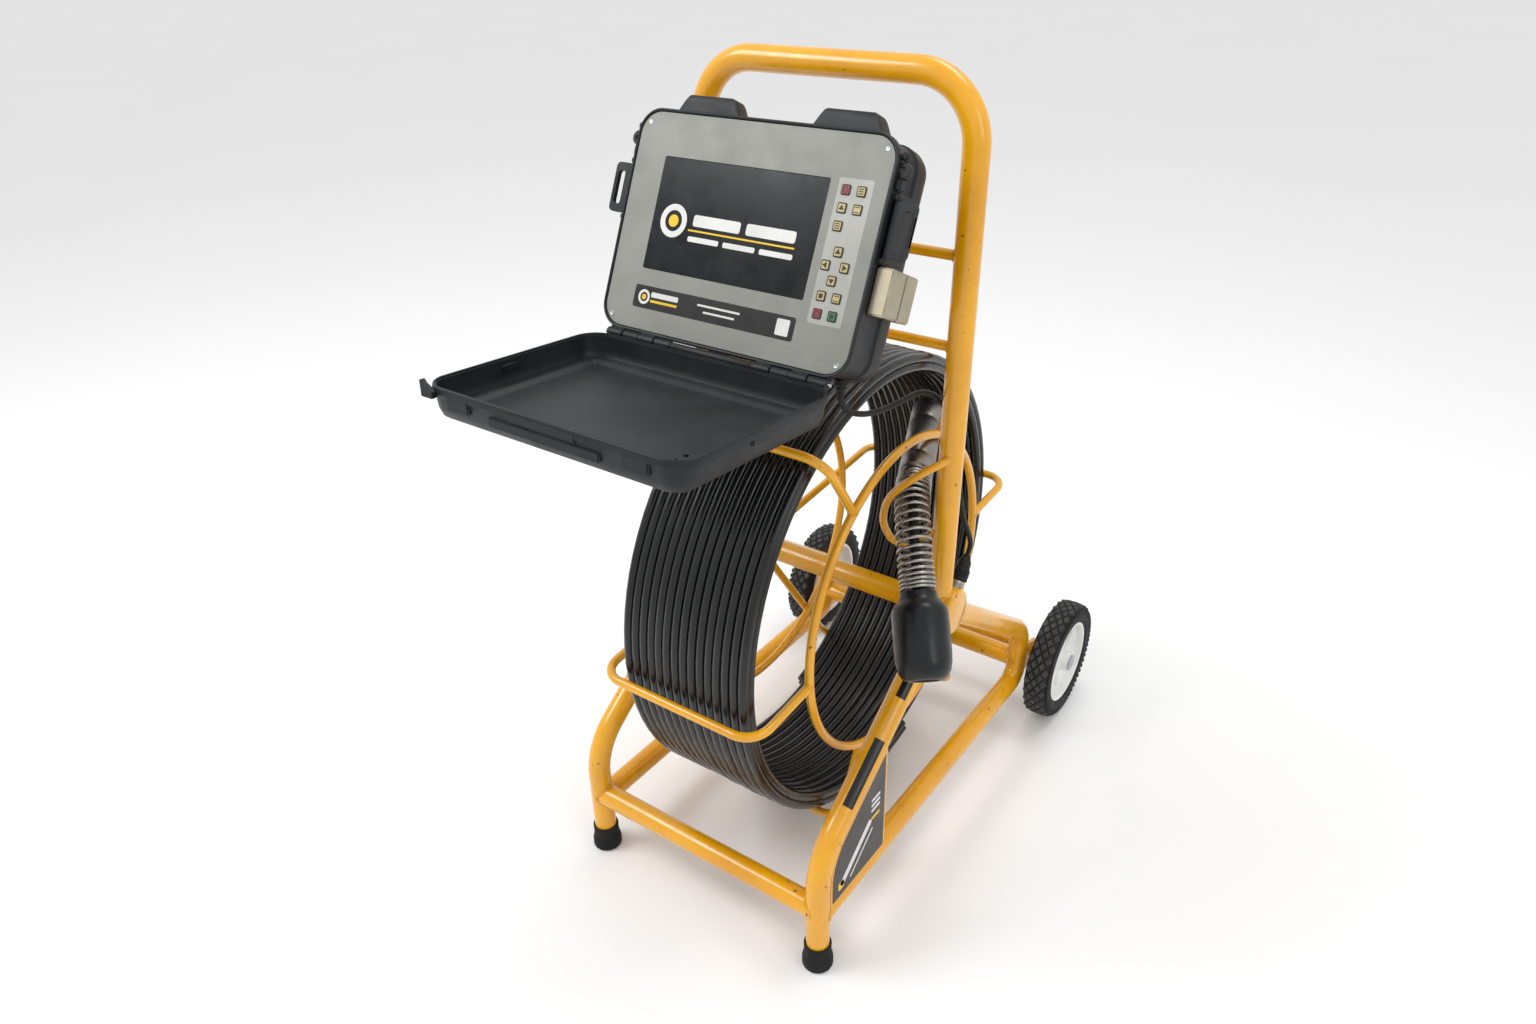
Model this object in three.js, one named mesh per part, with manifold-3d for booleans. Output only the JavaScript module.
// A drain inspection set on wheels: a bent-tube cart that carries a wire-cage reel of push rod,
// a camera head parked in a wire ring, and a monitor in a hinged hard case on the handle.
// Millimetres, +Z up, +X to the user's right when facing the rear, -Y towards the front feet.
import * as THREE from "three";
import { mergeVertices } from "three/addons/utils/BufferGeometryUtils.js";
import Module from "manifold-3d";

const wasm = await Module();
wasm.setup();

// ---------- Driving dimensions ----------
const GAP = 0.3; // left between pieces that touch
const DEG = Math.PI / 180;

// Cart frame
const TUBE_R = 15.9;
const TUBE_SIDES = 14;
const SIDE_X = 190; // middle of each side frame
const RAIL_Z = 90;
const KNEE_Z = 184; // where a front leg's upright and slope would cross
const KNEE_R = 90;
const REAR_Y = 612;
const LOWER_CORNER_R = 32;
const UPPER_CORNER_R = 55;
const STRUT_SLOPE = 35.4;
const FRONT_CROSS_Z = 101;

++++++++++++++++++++

## WRITTEN REQUEST
Copy out the lines in which the string "manifold" appears.

## WRITTEN ANSWER
Model this object in three.js, one named mesh per part, with manifold-3d for booleans. Output only the JavaScript module.
import Module from "manifold-3d";